Five Gold Rings from “The Twelve Days of Christmas sung at King Pepin’s Ball” in Mirth without Mischief (London: Printed by J. Davenport, George’s Court,
for C. Sheppard, No. 8, Aylesbury Street, Clerkenwell [ca. 1780 or 1800?])

Further light is shed on the gold rings by Dr Pamela Patton, an art historian who has specialised in medieval Spanish art and currently teaches at Princeton University. Dr Patton writes, “the familiar version of the carol that emerged in 1909, when Frederic Austin published his arrangement. And the “five gold rings” part that’s so fun to belt out? It was Austin who composed those two famous bars and added them to his arrangement of the traditional melody, which was copyrighted by the publisher!”
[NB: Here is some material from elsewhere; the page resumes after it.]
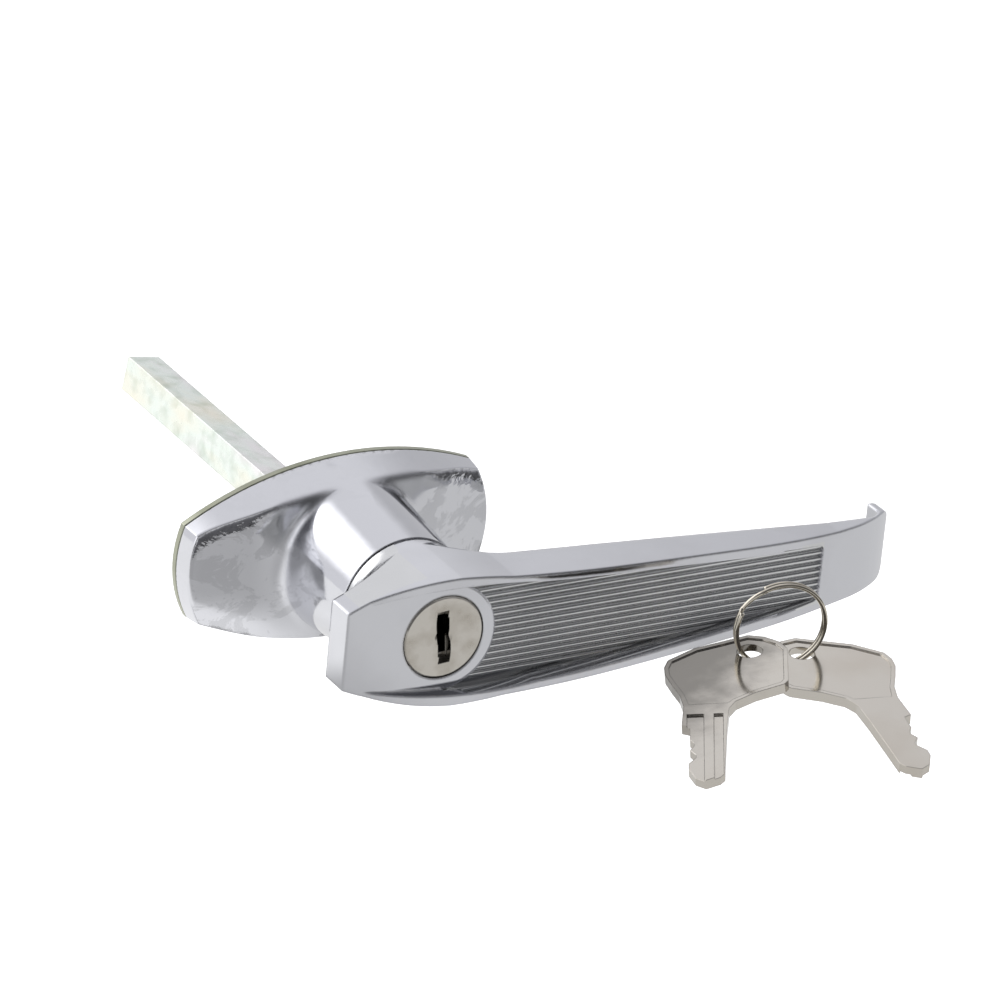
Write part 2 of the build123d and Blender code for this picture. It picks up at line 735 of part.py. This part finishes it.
key_planes = {
    "key_left": key_plane(left_key_place, (-0.5006, -0.8647, -0.0425), (0.8624, -0.5024, 0.062)),
    "key_right": key_plane(right_key_place, (-0.2322, -0.9724, -0.0254), (-0.9719, 0.231, 0.0446)),
}
for label, middle in key_planes.items():
    with BuildPart() as key:
        with BuildSketch(middle):
            add(key_plan.sketch)
        extrude(amount=key_thickness / 2, both=True)
        for side in (1, -1):
            face = middle.offset(side * key_thickness / 2)
            with BuildSketch(face):
                add(key_panel_plan.sketch)
            extrude(amount=-side * key_panel, mode=Mode.SUBTRACT)
        # two grooves along one face of the blade, then the hole for the ring
        with BuildSketch(middle.offset(key_thickness / 2)):
            for x, width in ((-2.8, 3.6), (2.1, 2.0)):
                with Locations((x, groove_top - key_length / 2)):
                    Rectangle(width, key_length)
        extrude(amount=-key_groove, mode=Mode.SUBTRACT)
        with BuildSketch(middle):
            with Locations(key_hole):
                Circle(key_hole_radius)
        extrude(amount=key_thickness, both=True, mode=Mode.SUBTRACT)
    save(key.part, label)

# split ring: two turns of wire side by side
ring_turns = Plane(origin=ring_place, x_dir=(0, 0, 1), z_dir=(-0.2169, -0.9761, -0.0153))
ring_section = Plane(origin=ring_turns.origin, x_dir=ring_turns.x_dir, z_dir=ring_turns.y_dir)
with BuildPart() as key_ring:
    with BuildSketch(ring_section):
        with Locations((ring_radius - ring_wire, -ring_wire + 0.02), (ring_radius - ring_wire, ring_wire - 0.02)):
            Circle(ring_wire)
    revolve(axis=Axis(ring_turns.origin, ring_turns.z_dir), revolution_arc=360)
save(key_ring.part, "key_ring")
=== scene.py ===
"""Looks of the swing handle lock: chrome castings, zinc spindle, nickel lock and keys.

Lengths are in metres. +Y runs into the door, +X towards the lever's tip and +Z up.
"""
from math import cos, pi, radians, sin

import bmesh
import bpy
from mathutils import Matrix, Vector


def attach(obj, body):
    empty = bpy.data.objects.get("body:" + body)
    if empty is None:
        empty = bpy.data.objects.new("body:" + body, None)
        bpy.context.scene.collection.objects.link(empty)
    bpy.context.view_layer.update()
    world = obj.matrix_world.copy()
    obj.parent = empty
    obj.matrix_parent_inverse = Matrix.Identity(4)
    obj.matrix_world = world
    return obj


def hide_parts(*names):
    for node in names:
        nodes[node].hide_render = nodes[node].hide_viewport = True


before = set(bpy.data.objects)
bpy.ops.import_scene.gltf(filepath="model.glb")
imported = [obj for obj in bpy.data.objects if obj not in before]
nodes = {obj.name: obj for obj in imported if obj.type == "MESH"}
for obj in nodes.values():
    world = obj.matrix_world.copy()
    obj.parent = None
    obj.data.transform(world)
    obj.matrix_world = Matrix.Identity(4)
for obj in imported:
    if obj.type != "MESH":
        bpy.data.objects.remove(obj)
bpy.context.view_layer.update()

# lever: it hangs a little below level, and its sunk panel narrows towards the tip
REST_TURN = radians(5.1)
PANEL_MOUTH = -0.0542  # just behind the lever's front face
PANEL_START = -0.02115
PANEL_END = 0.09585
PANEL_HALF_WIDTH = 0.0142
PANEL_TAPER = 0.07

# escutcheon: the arcs of its long sides, and the root of its boss
WING_ARC_RADIUS = 0.0792
WING_ARC_CENTRE = 0.0598
ROOT_RADIUS = (0.022, 0.026)
ROOT_DEPTH = (-0.020, -0.015)
CLEAR_OF_BOSS = (0.017, 0.024)

# polish: how coarse and how strong its ripple is, and how far a face may lean and still look forward
RIPPLE_SCALE = 120.0
RIPPLE_STRENGTH = 0.35
BEVEL_SAMPLES = 6
FORWARD_LEAN = (-0.75, -0.55)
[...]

On a roll, she continues, “It was also Austin who added the word “On” to the beginning of each verse. Interestingly, for the twelfth day, Austin doubled down on the melisma, so the final verse calls for the word “gold” to be sung with a flourish of four notes rather than the two usually sung today.”

The publication she refers to is Frederic Austin, arr., The Twelve Days of Christmas (Traditional Song) (London: Novello, 1909). She records all of this on her blog site, “The Index of Medieval Art”. (The arrangement by Austin is not medieval, and the song itself falls just beyond her area of expertise, having first been published in the 18th century, but her blog post contains a fine exposition about a number of gold rings from antiquity in various museum collections.)

So the combination of the artwork and the musical arrangement would point to the five go-old rings being just that—not a gift of yet more birds, but rather an expensive jewellery gift from the true love in the song!